== Information supplied ==
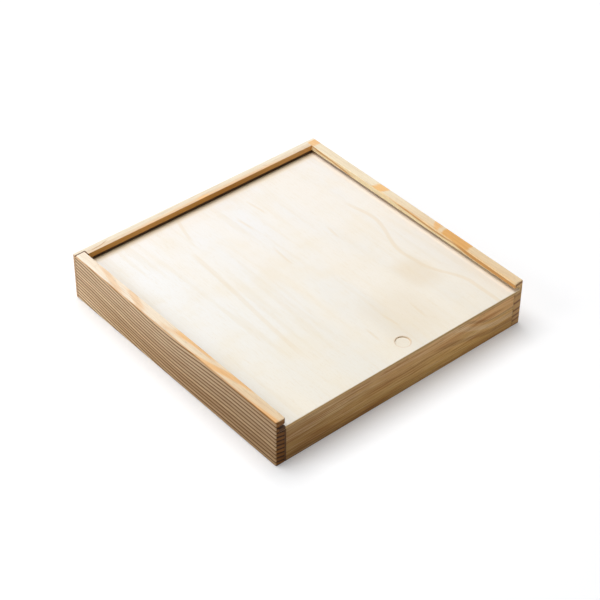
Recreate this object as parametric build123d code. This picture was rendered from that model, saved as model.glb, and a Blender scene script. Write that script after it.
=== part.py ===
==
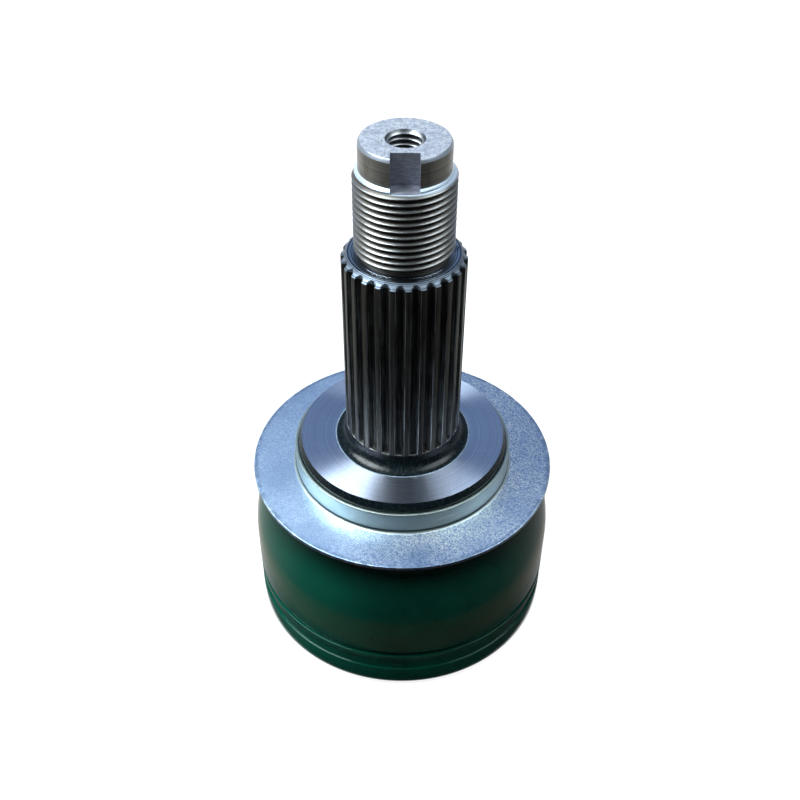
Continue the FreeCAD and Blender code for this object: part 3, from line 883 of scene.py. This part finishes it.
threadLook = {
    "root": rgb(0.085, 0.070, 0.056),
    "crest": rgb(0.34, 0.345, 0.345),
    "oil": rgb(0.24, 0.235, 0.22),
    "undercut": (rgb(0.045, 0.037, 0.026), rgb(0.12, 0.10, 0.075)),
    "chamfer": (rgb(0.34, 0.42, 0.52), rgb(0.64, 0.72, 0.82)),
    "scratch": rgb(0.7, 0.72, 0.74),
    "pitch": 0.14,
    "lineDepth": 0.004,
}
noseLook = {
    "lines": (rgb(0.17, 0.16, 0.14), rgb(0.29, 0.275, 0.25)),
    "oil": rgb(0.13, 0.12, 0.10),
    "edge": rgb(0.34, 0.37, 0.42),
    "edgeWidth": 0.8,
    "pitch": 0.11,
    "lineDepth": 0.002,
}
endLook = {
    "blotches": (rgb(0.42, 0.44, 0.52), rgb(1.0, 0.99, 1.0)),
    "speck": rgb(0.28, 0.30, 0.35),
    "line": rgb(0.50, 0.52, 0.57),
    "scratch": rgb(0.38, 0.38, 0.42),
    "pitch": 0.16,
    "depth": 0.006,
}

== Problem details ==
List each line in the listing that contains the string "code".

== Written answer ==
Recreate this object as parametric build123d code. This picture was rendered from that model, saved as model.glb, and a Blender scene script. Write that script after it.
Continue the FreeCAD and Blender code for this object: part 3, from line 883 of scene.py. This part finishes it.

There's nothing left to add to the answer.